I had never quite accepted all that "evil empire" business, so I journeyed to the Communist world with a mind willing to believe the best. As a Westerner, I found myself being constantly accosted by people in restaurants and hotel lobbies who told me how terrible their lives were (as if I needed the confirmation of what my eyes showed me) under this repressive system. They told me of how they envied my freedom to travel, to read what I want, and to say what I please. Their painful sadness was not economic, political or cultural; it was the personal anguish of not being able to live freely. A young woman on a train from Prague to Brno in Czechoslovakia stands out in my memory. An engineer, she described the pleasure of that brief spring of 1968 when she could travel freely to Vienna just to see a movie.

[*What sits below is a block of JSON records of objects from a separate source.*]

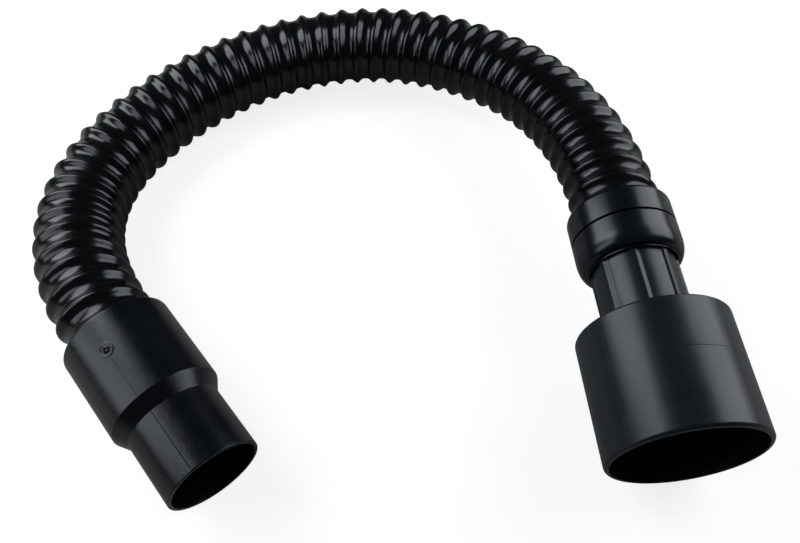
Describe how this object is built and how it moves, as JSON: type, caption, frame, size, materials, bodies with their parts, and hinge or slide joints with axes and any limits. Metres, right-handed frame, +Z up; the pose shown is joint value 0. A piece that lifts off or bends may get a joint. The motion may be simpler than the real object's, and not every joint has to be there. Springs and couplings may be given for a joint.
{
  "type": "flexible vacuum hose",
  "caption": "Short black corrugated vacuum hose lying in a bend, with a stepped tool cuff on one end and a ribbed round port adapter on the other.",
  "frame": {"origin": "centre of the footprint, on the surface that the hose lies on", "axes": "+X to the right, from the tool cuff's side to the port adapter's side; +Y from the two open ends towards the middle of the bend; +Z up"},
  "size_m": [0.2954, 0.2652, 0.0619],
  "materials": {
    "hose_black": "gloss",
    "cuff_black": "satin",
    "adapter_black": "satin"
  },
  "bodies": {
    "root": {"corrugated_hose": "hose_black", "tool_cuff": "cuff_black", "port_adapter": "adapter_black", "collar_ring": "adapter_black", "collar_cap": "adapter_black"}
  },
  "joints": []
}
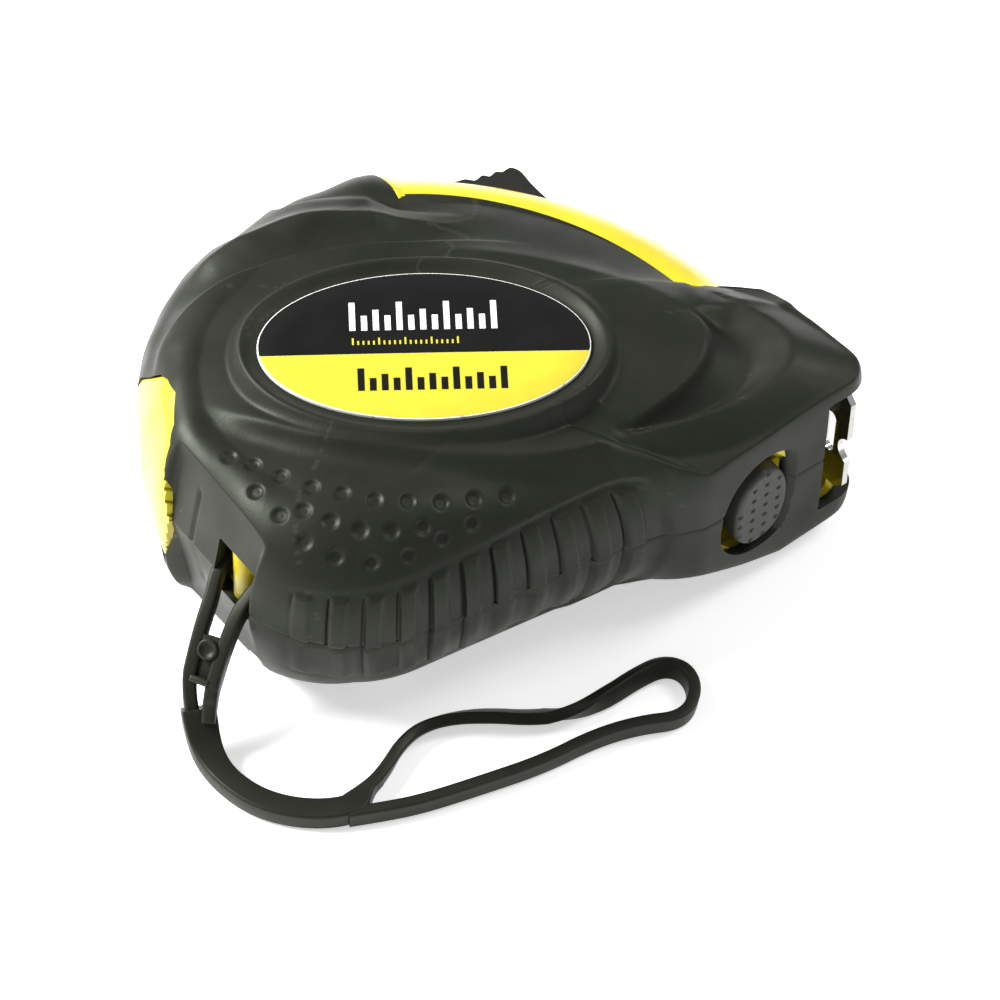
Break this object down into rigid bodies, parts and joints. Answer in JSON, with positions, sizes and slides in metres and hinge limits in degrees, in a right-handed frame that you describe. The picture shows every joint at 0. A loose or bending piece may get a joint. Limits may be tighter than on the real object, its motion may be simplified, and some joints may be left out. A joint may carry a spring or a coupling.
{
  "type": "tape measure",
  "caption": "Pocket tape measure: two-shell rubber-covered case, thumb lock, brake button under the nose, sliding end hook and moulded wrist strap.",
  "frame": {"origin": "on the flat resting face, on the drum axis", "axes": "+X is the way the blade pulls out, +Y is towards the edge with the thumb lock, +Z comes out of the label side"},
  "size_m": [0.088, 0.0844, 0.0336],
  "materials": {
    "yellow_abs": "moulded ABS, light gloss",
    "black_rubber": "fine matte moulded rubber",
    "strap_rubber": "satin moulded rubber",
    "label": "printed plastic, satin",
    "zinc_steel": "zinc plated",
    "spring_steel": "blued spring steel",
    "chrome": "bright chrome plate",
    "blade_enamel": "enamelled steel",
    "black_plastic": "moulded",
    "grey_plastic": "moulded, fine matte"
  },
  "bodies": {
    "case": {"case_lower": "yellow_abs", "case_upper": "yellow_abs", "grip_cover_lower": "black_rubber", "grip_cover_upper": "black_rubber", "label_plate": "label", "case_screws": "zinc_steel", "mainspring": "spring_steel", "centre_post": "zinc_steel", "brake_spring": "spring_steel", "mouth_guide": "black_plastic", "strap_anchor": "strap_rubber", "strap_neck": "strap_rubber", "strap_loop": "strap_rubber"},
    "spool": {"spool_hub": "black_plastic", "spool_flange_lower": "black_plastic", "spool_flange_upper": "black_plastic", "blade_coil": "blade_enamel"},
    "blade": {"blade": "blade_enamel", "hook_rivets": "zinc_steel"},
    "hook": {"hook": "chrome"},
    "lock": {"thumb_lock": "black_plastic", "lock_arm": "black_plastic", "lock_pad": "black_rubber"},
    "brake": {"brake_button": "grey_plastic", "brake_pad": "black_rubber"}
  },
  "joints": [
    {"name": "spool_spin", "type": "hinge", "parent": "case", "child": "spool", "pos_m": [0, 0, 0.0168], "axis": [0, 0, 1], "range_deg": [0, 65.9], "stiffness_Nm_per_rad": 0.02},
    {"name": "blade_pull", "type": "slide", "parent": "case", "child": "blade", "axis": [1, 0, 0], "range_m": [0, 0.0262]},
    {"name": "hook_play", "type": "slide", "parent": "blade", "child": "hook", "axis": [1, 0, 0], "range_m": [0, 0.001]},
    {"name": "thumb_lock_slide", "type": "hinge", "parent": "case", "child": "lock", "pos_m": [-0.0117, -0.0151, 0.0168], "axis": [0, 0, 1], "range_deg": [-6, 0]},
    {"name": "brake_press", "type": "slide", "parent": "case", "child": "brake", "axis": [0, 1, 0], "range_m": [0, 0.0015], "stiffness_N_per_m": 400, "deforming": ["brake_spring"]}
  ],
  "couplings": [
    {"joint": "blade_pull", "follows": "spool_spin", "m_per_rad": 0.0226}
  ]
}
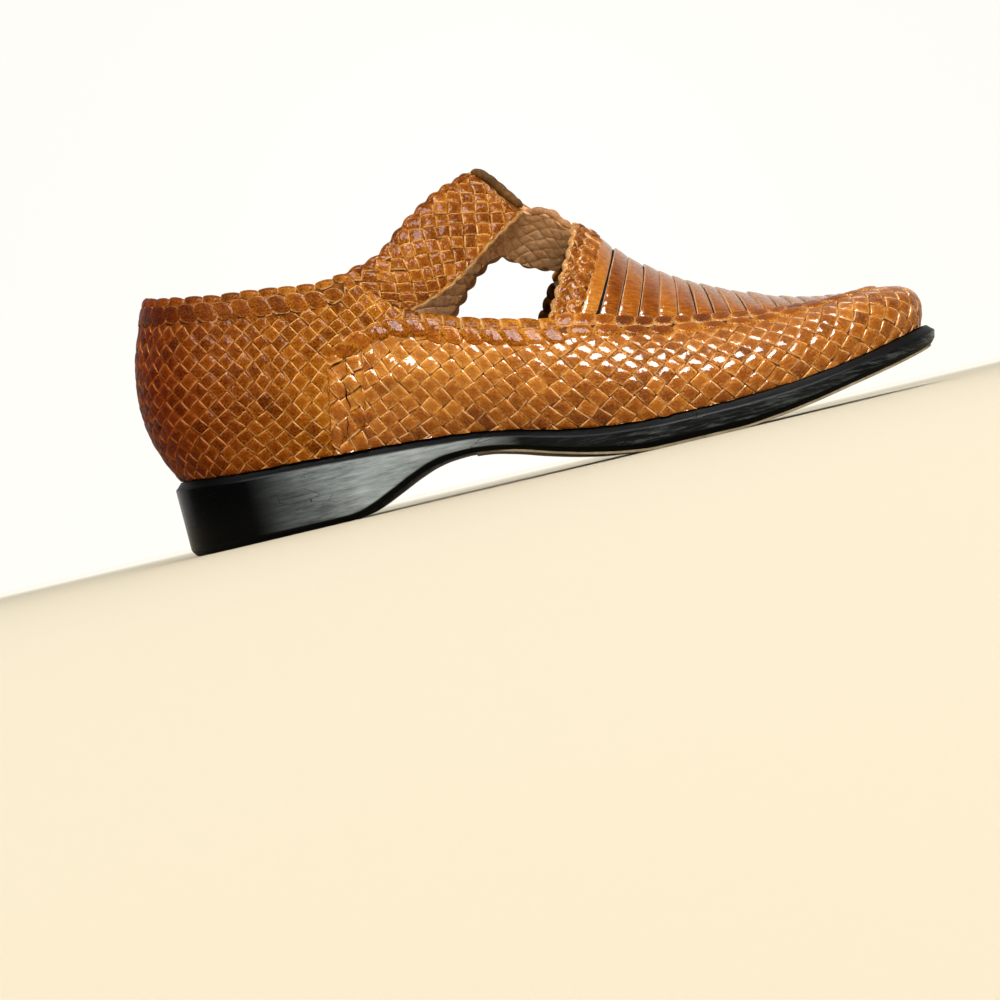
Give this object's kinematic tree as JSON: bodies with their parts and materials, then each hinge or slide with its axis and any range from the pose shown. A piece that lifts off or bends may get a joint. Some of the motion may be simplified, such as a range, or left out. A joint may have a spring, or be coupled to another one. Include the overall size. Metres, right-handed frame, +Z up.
{
  "type": "loafer",
  "caption": "Right loafer of woven leather strips with a slack T-strap over the instep, a slit plug and a black moulded sole with a low heel.",
  "frame": {"origin": "centre of the shoe's bounding box, on the floor that the shoe stands on", "axes": "+X towards the toe, +Y towards the inner side of the foot, +Z up"},
  "size_m": [0.273, 0.0888, 0.1075],
  "materials": {
    "woven_leather": "glossy aniline-dyed leather strips, woven over and under, with paler cut edges",
    "black_sole": "satin moulded rubber with fine scuffs",
    "tan_tread": "matte tan leather tread",
    "sock": "matte olive-brown lining leather"
  },
  "bodies": {
    "root": {"upper": "woven_leather", "sole_unit": "black_sole", "tread": "tan_tread", "insole": "sock"}
  },
  "joints": []
}
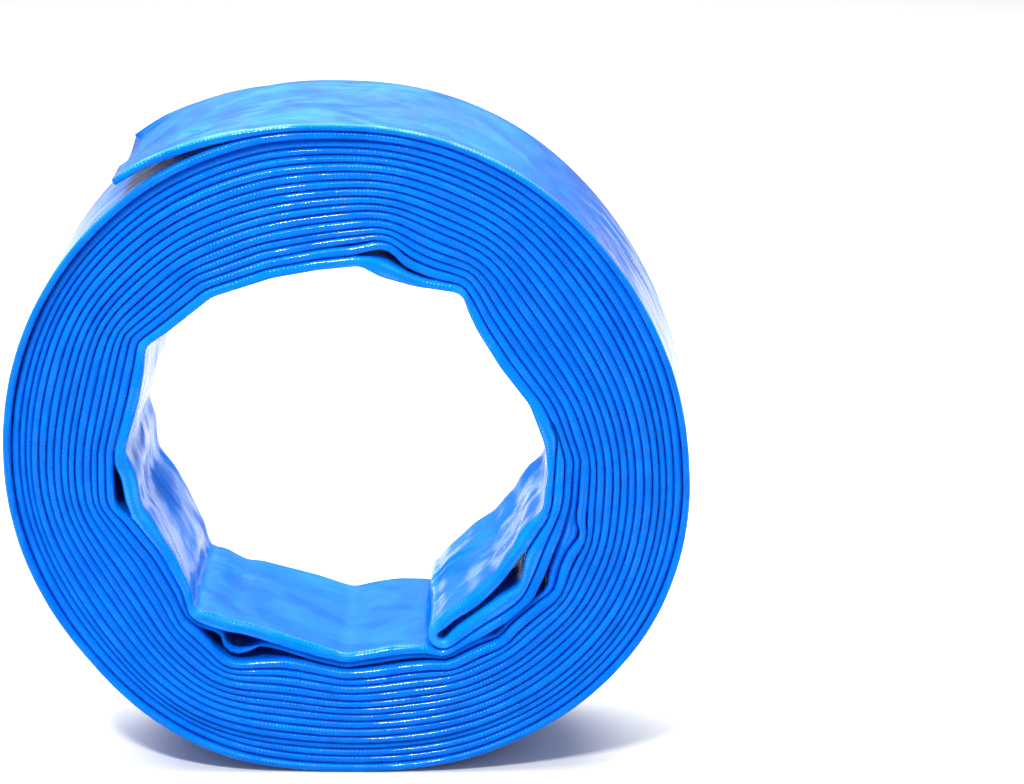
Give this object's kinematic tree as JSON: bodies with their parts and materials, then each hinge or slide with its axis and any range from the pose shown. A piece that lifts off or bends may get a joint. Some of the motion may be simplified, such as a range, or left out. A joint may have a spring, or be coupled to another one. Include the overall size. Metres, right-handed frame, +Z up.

She told me how the majority of her fellow citizens hated the Russians and their own lives now I replied at one point with a passing reference to Orwell, and she told me that his works are now forbidden in Czechoslovakia. When I later sent her a copy of Nineteen Eighty-Four and Animal Farm, she wrote to thank me and said that Orwell wrote as if he knew her own poor country….

How petty is my resentment of the unlikely representative of American democracy compared to my anger over a very different system that stifles individuals' purpose in life–simply to live freely. Yes, we should criticize the American system, for freedom to criticize is part of our purpose, too. But we should not lose sight of what makes it possible for us to be anti-American–the best of the American tradition.